Reverse Curls vs. Hammer Curls: Which Builds Bigger Biceps?

Hammer curls will help you build bicep mass more effectively than reverse curls. Building muscle mass requires overloading your muscles with heavy weight for 3–5 sets of 8–12 reps. Hammer curls allow you to do much heavier weight than reverse curls, which means your biceps are more easily overloaded. This encourages an increase in bicep size.

  • Hammer curls are more effective for increasing bicep mass than reverse curls.
  • The heavier weights associated with hammer curls allow you to overload your biceps and stimulate muscle growth.
  • Curling with a neutral grip ensures the biceps are the primary targeted muscle during hammer curls.

The neutral grip of hammer curls decreases the focus on grip strength during curls. It also takes the toll of lifting off the brachioradialis and forearm muscles. Instead, the focus is on the biceps. Reverse curls don’t work your biceps as intensely as hammer curls. So, use hammer curls if you want bigger biceps.

Reverse Curls vs. Hammer Curls for Forearms

If you want to build bigger forearms with bicep curls, reverse curls are the best exercise for the job. For starters, curling with a supinated grip (palms down) forces your grip to work. As you go through the curl motion, the only thing stopping the bar from dropping to the floor is your grip. The more your grip works, the more your forearm muscles are being engaged. So, reverse curls will contribute to stronger, larger forearms.

  • Reverse curls target forearm muscles much more than hammer curls.
  • Curling with a reverse grip causes your grip to work hard to control the bar during curls.
  • The supinated grip of reverse curls transfers more workload to the brachioradialis muscle in the upper forearm.
  • The reverse curl reduces work for the biceps but increases work for the forearms.

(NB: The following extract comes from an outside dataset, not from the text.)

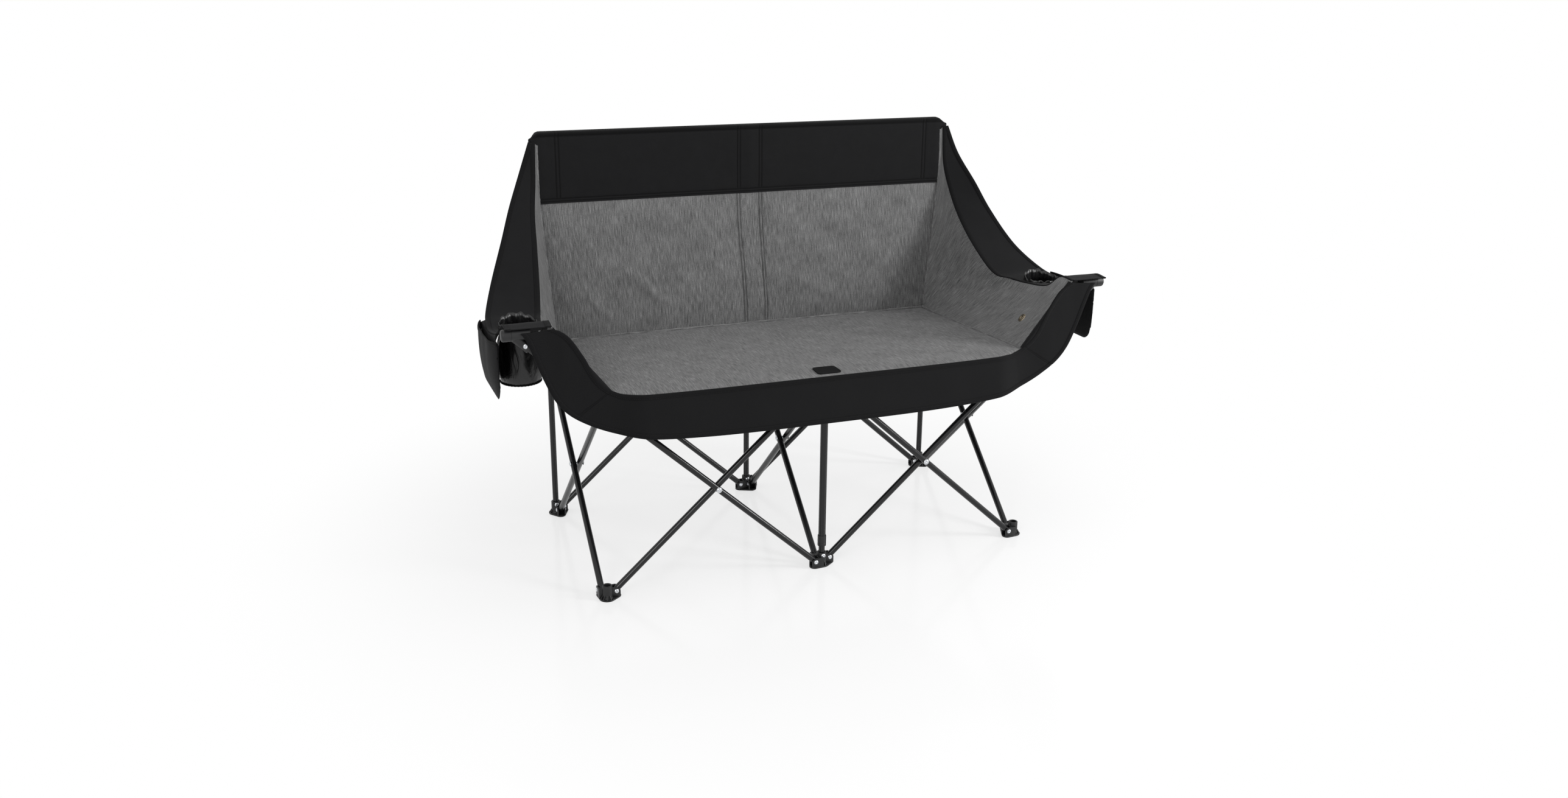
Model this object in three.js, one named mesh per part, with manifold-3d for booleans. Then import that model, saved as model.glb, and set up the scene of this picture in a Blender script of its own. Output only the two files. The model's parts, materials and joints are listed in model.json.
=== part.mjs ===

In addition to the sheer force of gravity that forces your grip to work, reverse curls also move the focus from the biceps to the brachioradialis. When you are curling with your palms facing down, your brachioradialis is far more responsible for elbow flexion (bending your elbow) than in other positions. While a regular curl or hammer curl uses the biceps for elbow flexion, the reverse curl moves the brunt of this work to the smaller brachioradialis muscle in the forearm. This is why you will use a lighter weight for reverse curls. It’s also why they are far more beneficial for your forearms than hammer curls.

Reverse Curls vs. Hammer Curls for Strength

If you are looking for a curl exercise to increase your overall strength, choose hammer curls instead of reverse curls. The heavier weight you can lift with hammer curls make it easier to push your body to its limits. Remember, training for strength requires you to perform 3–5 sets of 3–5 reps. These reps are performed at high weight. Since you can naturally lift more with hammer curls than reverse curls, you’ll get more strength benefits from hammer curls, specifically in the biceps.

  • Hammer curls are better for strength training than reverse curls.
  • You can lift heavier weights with hammer curls than reverse curls, which is perfect for a strength training regimen.
  • Hammer curls for strength will still work your forearms, but they will primarily help increase bicep strength.

At heavy weights, hammer curls will also provide a workout for the forearm muscles and brachioradialis. You may not build quite as much forearm strength with hammer curls, but these muscles won’t be entirely ignored. Provided you use the proper form, you’ll see the largest strength gains with hammer curls, not reverse curls. 

Reverse Curls vs. Hammer Curls: Which is Safer?

The reverse curl is perhaps the best curl to perform if you wish to avoid injury. Hammer curls will help you lift more weight, but this will place more stress on your elbow joint. In comparison, the reverse curl uses lighter weight, which reduces the risk of injury to elbow tendons. If you are experiencing elbow pain when you do a hammer curl or regular curl, try out reverse curls.

Reverse curls have a lower injury risk due to the lower weight used for the exercise.
If you have elbow pain from heavier curl variations, try performing reverse curls with an EZ Curl bar.
Hammer curls are still safe when performed correctly—there’s no need to avoid them entirely.

Hammer curls are not inherently dangerous, however. They are a safe variation of dumbbell curls. Just make sure to slowly increase the weight you use as you build your strength. This will prevent injury. Additionally, reverse curls do not completely eliminate the risk of injury. One of the best ways to prevent elbow pain during curls is to use an EZ Curl Bar or a Super Curl Bar. Use one whenever you do reverse curls, if possible.

What’s Better? Reverse Curls Vs. Hammer Curls

If you’re doing curls in order to build your biceps, hammer curls outperform reverse curls every time. However, if you want to focus on your forearms, reverse curls are the best curls you can do. Here’s a quick breakdown of both exercises:

  • Hammer curls provide better focus on your biceps muscles.
  • Reverse curls do a better job engaging the brachioradialis and other forearm muscles.
  • Hammer curls are better suited for building both arm mass and strength.
  • Reverse curls are less likely to cause injury.

If you want to build your upper arms, do hammer curls. Reverse curls are a great way to mix up your gym routine, but they are best used if you are trying to improve your forearm size and grip strength. If you want a stronger grip for deadlifts and pull-ups, add reverse curls to your routine. Hammer curls still remain our favorite for bigger, stronger biceps though.